There are even disgusting and frequent instances of the officers using true moments to provide help and protection as opportunities to fine and arrest those who called them in the first place. Imagine going through a car wreck that severely injured your girlfriend, dialing 911, and then being arrested and hit with 5 violations for trying to stay by her side until ambulances arrive. Or calling 911 to report domestic abuse, then being arrested yourself for a minor housing violation the officers noticed while they were supposed to be interviewing you and providing protection. These are only two stories of many outlined in the report. If I went through either of those scenarios, I would probably never dial 911 again, even if I was in a true emergency.

Why have police when their first interest is no longer protection?

5. What does all this have to do with the courts?

In Ferguson, most cases are cited as violations of the city’s municipal code, rather than under state laws, leading them to the municipal court, which, for all intents and purposes, is considered part of the police department–the Chief of Police is even the supervisor. Naturally, this complicates things. Remember that “Fine and Collect” mentality? Yeah. . . same story here.

“The Ferguson municipal court handles most charges brought by the FPD, and does so not with the primary goal of administering justice or protecting the rights of the accused, but of maximizing revenue (p.45).

“The court’s practices also impose unnecessary harm, overwhelmingly on African-American individuals, and run counter to public safety” (p.3).

A court without justice is not a court. Reading this reminded me of the trial in Alice in Wonderland, with its non-sensical “sentence first, verdict afterwards” refrain. Except that was REAL life for Ferguson residents with pending court cases.

In a nutshell–Ferguson courts went against common practice by imposing extremely strict punishments on minor violations like failing to pay parking and speeding tickets. While state law mandates a temporary license suspension for these issues, Ferguson piled on even more fees and routinely issued arrest warrants for these offenses, creating a cycle that abused the community’s most vulnerable population. Those already combating poverty were fined into debt, stripped of their license, and made to serve jail time, losing their employment or housing along the way. This isn’t just inhumane–it’s bad business. How can a city thrive when its people are treated in this way?

Ferguson Day 6, Picture 13

In summary: The report provided proof that the protestors were right–a greater systemic cycle of oppression towards African Americans in particular was undoubtedly at work in Ferguson. I think it is fair to say that these systems most certainly played their part the day of the shooting as the atmosphere itself  was one of hostility, fueled by the ongoing unconstitutional practices and procedures of the FPD. And though the Justice Department ultimately agreed with the decision to not indict Officer Darren Wilson–the FPD, city officials, and courts are far from innocent.

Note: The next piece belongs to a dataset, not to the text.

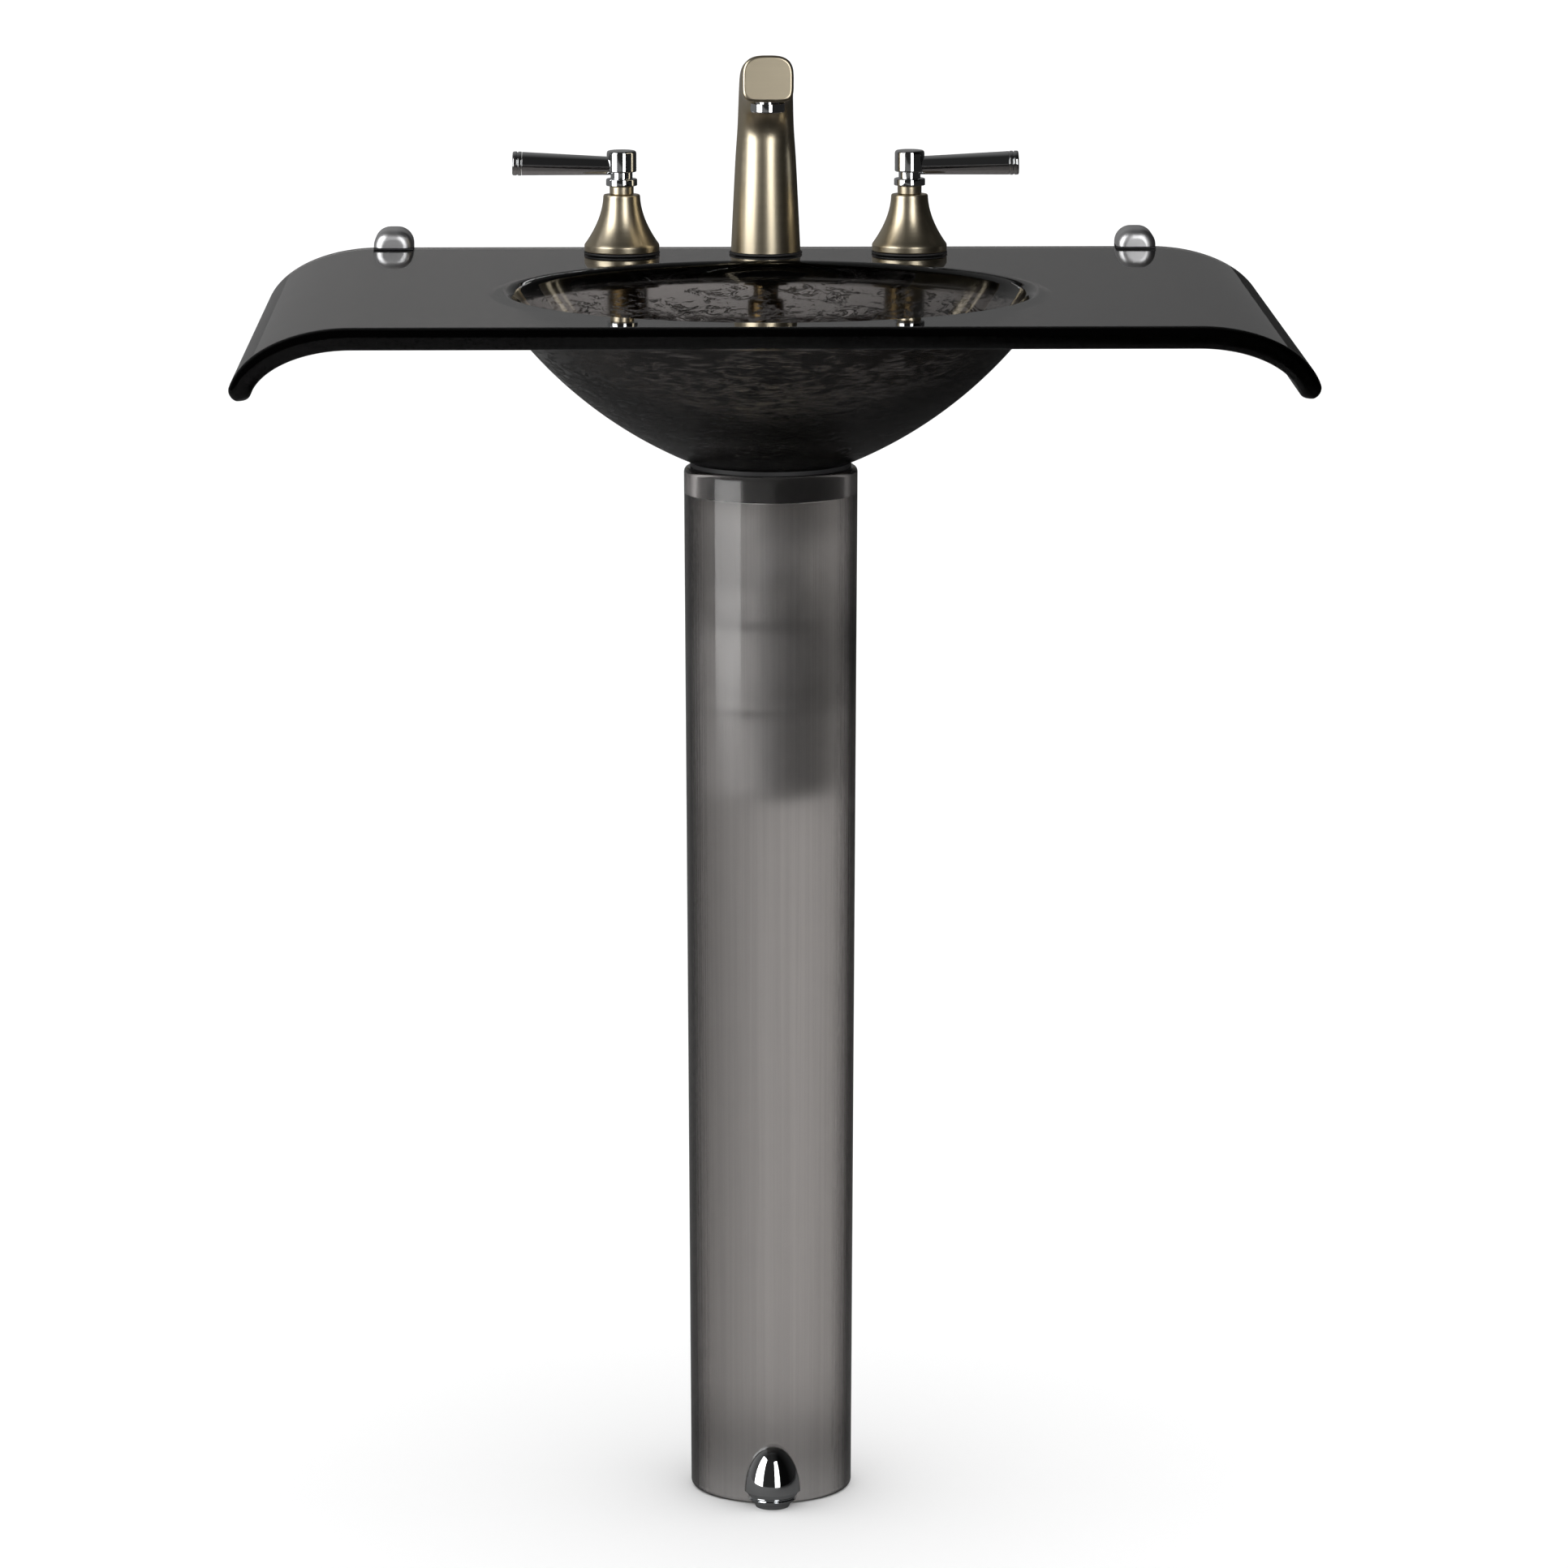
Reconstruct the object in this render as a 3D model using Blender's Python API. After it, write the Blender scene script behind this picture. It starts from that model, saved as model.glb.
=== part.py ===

I plan to follow up this post with Ferguson Part Two: What Now? Check back for that post later this week. It will discuss some takeaways from the situation, the changes being made, and some of the positive repercussions that will hopefully be inspired by the investigation. The first step to parading is understanding the systems of injustice so we can work against them. Thanks for reading.

“We’ve been leaders, we’ve been kings…” Oyelowo on the treatment of black narratives

Wow. David Oyelowo just said it. While my recent post about the Oscar snubs focused on the lack of recognition toward females in the industry, the controversy this year has also been about the racial diversity of the nominees. Sitting down for an interview at the Santa Barbara International Film Festival, Oyelowo, who played Dr. Martin Luther King Jr. in Selma, discusses why he believes he was snubbed and challenges the industry to look at how they treat black narratives.

As we start Black History Month, his message is especially meaningful and worth thinking about–why do we tolerate so many movies that depict blacks as subservient while rarely acknowledging (or even creating!) films that show them in leadership positions? As he points out, movies are typically told from the white character’s point of view. He argues that authentic narratives told from the perspective of black characters are important because “You can’t have people curating culture in this way when we need to see things in order to reform from them.”

I have to agree.

And I wonder what role the media plays when I see such disparities between how white and black people perceive society. In a PEW research study, vastly different responses between white and black citizens were found in issues of equality and racial tension.  In answer to “How much needs to be done in order to achieve racial equality?” 79% of blacks said “A lot,” while only 46% of whites answered in this way. The poll indicates that blacks feel that they are not experiencing equal treatment in almost every aspect of life, while whites do not see blacks being discriminated against. Are we really living in different worlds here or is there a serious discrepancy in what messages we are exposed to?


Elena–Disney’s newest princess.

I hope we see and hear more diversity in our culture’s stories. Stories help build empathy and break down barriers between different groups of people. As a culture who generally loves storytelling, wouldn’t we all benefit from diverse narratives? Shouldn’t the films/tv/books we consume more closely mirror the demographics of our society?

I work in public schools and rejoice when I see children’s a book starring a character of color or featuring cultural diversity because there are still so few examples out there. I hope that the upcoming Disney film featuring a new Latina princess will do her culture and identity justice. I also hope to see more movies like Selma and Dear White People hit theaters, films that give empowered black characters the multi-faceted identities they deserve. I hope to see more women and people of color as writers and directors. Let’s continue to demand better representation of diversity across genders and races in our media while also challenging ourselves to reflect on the messages of the things we watch.